▶ _WORK REQUIRED_
Quote exactly the lines between the line containing "mm, seat diameter" and the line containing "points = [vertex.co", counting those two lines as part of the range. Leave the rest out.

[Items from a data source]
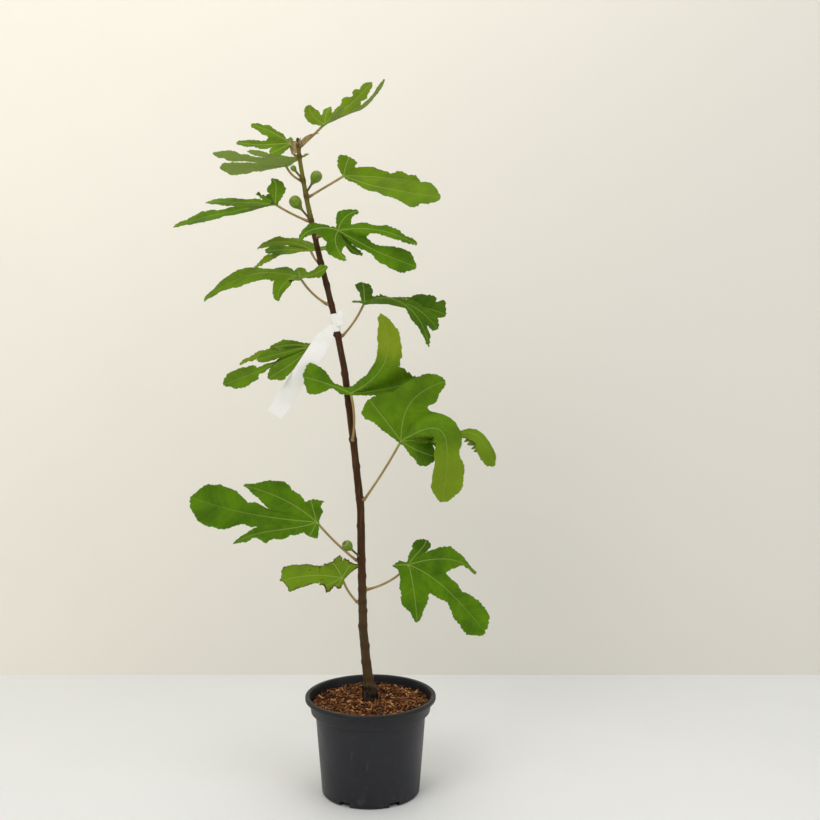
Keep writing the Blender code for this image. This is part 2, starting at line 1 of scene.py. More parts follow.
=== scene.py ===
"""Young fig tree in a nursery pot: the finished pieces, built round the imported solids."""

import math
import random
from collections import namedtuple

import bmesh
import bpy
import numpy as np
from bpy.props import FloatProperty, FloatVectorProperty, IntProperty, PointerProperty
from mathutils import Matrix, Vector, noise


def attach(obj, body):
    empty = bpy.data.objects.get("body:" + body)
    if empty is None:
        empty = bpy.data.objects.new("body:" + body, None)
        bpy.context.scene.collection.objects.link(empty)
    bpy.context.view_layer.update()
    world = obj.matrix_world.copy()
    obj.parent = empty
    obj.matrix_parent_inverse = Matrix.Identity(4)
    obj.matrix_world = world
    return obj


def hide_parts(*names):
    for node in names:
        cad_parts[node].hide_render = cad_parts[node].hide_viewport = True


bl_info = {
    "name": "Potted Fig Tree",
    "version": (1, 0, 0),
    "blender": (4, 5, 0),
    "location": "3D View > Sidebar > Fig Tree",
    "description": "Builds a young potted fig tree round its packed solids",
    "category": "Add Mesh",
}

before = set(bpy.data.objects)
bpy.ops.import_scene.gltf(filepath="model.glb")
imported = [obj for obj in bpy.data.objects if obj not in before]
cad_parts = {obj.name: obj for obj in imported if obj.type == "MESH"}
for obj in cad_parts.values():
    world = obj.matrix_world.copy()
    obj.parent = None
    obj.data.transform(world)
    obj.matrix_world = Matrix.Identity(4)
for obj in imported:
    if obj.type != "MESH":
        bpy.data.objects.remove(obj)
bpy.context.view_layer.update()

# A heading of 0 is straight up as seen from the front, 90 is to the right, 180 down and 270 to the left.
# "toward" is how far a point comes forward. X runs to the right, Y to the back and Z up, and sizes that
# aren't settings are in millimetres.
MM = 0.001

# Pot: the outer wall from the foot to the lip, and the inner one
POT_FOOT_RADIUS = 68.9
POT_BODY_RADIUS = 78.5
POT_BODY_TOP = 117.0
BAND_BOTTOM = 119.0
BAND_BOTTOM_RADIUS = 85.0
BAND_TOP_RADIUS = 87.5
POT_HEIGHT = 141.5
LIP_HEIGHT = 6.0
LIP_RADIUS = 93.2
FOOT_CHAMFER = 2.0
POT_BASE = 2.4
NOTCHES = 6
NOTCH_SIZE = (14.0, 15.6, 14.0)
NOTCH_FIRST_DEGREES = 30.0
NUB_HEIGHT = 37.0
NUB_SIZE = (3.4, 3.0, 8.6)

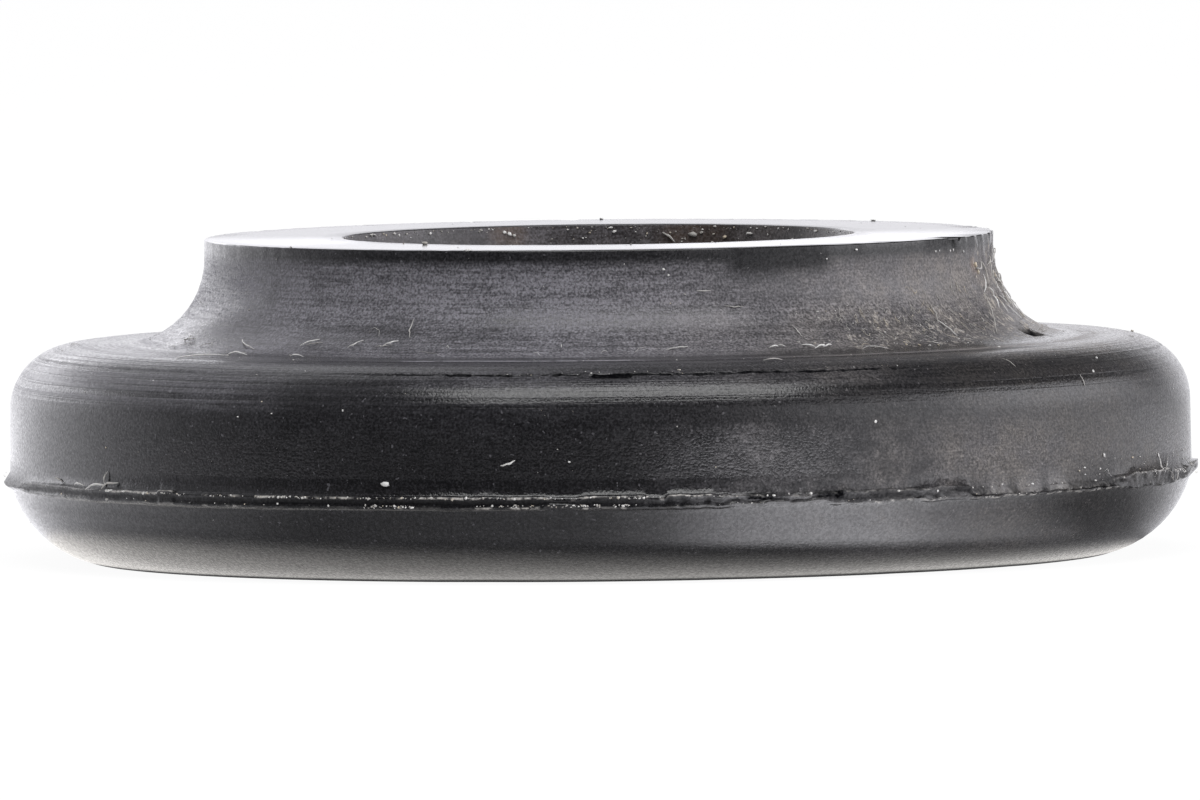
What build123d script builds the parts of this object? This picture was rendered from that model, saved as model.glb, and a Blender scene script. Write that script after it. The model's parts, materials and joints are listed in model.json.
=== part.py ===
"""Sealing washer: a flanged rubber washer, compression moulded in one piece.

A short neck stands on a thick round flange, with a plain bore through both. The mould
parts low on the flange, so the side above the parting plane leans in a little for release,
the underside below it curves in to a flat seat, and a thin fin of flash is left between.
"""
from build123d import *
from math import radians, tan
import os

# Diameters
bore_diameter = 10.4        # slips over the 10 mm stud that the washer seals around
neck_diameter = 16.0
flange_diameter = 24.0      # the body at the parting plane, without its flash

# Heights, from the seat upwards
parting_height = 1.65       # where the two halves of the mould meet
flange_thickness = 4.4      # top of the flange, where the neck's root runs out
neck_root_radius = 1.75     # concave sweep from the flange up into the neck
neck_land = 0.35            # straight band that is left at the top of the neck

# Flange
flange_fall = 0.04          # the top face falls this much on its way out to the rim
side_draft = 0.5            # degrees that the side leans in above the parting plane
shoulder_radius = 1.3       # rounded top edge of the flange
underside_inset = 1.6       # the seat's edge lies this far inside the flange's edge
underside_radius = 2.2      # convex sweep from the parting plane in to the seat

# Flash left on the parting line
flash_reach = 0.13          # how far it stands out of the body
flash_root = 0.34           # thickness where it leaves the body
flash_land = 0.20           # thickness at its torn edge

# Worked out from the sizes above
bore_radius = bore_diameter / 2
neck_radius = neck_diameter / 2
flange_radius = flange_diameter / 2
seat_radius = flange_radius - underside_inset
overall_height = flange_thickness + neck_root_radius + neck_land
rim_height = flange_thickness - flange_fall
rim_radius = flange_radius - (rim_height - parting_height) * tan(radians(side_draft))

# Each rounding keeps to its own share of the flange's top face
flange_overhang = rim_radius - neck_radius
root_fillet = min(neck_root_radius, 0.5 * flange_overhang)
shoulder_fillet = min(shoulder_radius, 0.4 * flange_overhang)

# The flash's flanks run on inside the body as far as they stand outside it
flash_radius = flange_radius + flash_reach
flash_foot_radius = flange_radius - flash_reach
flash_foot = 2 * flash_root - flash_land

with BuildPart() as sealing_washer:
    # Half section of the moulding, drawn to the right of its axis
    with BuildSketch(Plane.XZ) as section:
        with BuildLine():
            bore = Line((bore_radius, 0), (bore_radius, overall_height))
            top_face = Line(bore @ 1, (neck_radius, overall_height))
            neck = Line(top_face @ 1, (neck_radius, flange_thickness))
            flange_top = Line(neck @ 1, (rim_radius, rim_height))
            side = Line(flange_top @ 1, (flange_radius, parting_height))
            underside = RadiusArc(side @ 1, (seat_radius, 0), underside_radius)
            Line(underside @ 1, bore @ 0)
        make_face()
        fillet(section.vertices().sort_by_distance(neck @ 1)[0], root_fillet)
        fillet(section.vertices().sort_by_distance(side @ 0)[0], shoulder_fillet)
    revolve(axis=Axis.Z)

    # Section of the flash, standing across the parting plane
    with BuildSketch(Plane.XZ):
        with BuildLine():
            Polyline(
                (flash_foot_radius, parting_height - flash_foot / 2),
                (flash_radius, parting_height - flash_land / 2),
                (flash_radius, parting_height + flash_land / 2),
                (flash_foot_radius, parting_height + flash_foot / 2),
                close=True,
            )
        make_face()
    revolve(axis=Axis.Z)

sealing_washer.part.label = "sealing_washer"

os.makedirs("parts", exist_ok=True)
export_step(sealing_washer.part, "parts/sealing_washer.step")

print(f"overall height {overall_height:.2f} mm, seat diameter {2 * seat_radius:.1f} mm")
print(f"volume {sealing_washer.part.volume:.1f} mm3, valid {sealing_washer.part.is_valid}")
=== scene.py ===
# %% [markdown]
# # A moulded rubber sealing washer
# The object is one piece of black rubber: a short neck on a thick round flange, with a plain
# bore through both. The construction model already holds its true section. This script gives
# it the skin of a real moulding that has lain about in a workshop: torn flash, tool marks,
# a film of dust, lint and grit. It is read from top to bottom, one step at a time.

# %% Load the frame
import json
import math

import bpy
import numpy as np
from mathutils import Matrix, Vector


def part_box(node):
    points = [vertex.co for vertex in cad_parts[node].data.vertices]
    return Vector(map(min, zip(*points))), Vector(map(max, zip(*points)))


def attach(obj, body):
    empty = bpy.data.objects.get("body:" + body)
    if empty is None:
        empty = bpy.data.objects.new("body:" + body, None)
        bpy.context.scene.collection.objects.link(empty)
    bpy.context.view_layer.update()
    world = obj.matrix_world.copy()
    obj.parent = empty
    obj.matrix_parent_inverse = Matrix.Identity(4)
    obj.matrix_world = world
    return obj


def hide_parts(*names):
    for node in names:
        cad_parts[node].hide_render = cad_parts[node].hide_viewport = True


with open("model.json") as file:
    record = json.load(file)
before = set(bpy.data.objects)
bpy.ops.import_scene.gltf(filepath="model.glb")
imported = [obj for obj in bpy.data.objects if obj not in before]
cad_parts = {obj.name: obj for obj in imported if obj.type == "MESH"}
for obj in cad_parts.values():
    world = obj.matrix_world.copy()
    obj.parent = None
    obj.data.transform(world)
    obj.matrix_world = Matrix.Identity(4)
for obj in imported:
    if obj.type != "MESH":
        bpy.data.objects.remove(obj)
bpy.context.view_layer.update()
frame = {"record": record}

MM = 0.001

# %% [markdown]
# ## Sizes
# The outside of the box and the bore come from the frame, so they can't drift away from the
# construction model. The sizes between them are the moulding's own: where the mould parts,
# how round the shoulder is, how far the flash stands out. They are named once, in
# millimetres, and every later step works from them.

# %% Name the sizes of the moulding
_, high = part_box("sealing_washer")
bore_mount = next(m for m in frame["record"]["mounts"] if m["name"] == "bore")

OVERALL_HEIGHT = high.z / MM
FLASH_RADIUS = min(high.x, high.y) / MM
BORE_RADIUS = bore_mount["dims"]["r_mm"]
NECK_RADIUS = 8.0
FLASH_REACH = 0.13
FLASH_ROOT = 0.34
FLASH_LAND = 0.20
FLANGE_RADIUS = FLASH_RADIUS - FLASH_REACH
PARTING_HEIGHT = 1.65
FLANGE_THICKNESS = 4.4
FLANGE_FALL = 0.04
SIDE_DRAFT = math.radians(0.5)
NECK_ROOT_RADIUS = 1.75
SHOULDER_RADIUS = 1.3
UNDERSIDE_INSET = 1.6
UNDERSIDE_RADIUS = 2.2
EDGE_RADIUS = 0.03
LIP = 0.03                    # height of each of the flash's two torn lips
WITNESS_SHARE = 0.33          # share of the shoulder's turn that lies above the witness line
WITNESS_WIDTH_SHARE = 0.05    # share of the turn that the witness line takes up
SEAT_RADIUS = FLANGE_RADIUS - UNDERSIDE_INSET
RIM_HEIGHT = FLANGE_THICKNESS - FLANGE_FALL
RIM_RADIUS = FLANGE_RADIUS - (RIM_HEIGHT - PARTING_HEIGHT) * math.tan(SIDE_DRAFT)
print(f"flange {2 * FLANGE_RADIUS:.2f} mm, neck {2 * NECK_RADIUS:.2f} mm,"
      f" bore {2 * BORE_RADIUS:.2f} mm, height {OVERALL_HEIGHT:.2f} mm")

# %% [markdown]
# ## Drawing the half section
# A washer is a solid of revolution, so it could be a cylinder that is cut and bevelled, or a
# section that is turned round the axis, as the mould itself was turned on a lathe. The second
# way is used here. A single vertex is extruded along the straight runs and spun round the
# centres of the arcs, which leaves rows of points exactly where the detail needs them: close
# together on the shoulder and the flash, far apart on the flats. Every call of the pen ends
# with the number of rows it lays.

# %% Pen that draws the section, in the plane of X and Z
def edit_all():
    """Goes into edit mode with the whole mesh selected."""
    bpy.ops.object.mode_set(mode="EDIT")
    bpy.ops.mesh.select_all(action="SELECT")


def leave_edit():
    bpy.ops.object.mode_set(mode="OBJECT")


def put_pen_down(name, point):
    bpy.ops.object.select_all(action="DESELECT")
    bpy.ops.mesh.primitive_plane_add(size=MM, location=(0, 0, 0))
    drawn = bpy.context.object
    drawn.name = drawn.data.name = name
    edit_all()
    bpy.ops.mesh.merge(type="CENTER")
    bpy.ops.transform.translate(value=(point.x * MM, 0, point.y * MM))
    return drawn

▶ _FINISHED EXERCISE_
print(f"overall height {overall_height:.2f} mm, seat diameter {2 * seat_radius:.1f} mm")
print(f"volume {sealing_washer.part.volume:.1f} mm3, valid {sealing_washer.part.is_valid}")
=== scene.py ===
# %% [markdown]
# # A moulded rubber sealing washer
# The object is one piece of black rubber: a short neck on a thick round flange, with a plain
# bore through both. The construction model already holds its true section. This script gives
# it the skin of a real moulding that has lain about in a workshop: torn flash, tool marks,
# a film of dust, lint and grit. It is read from top to bottom, one step at a time.

# %% Load the frame
import json
import math

import bpy
import numpy as np
from mathutils import Matrix, Vector


def part_box(node):
    points = [vertex.co for vertex in cad_parts[node].data.vertices]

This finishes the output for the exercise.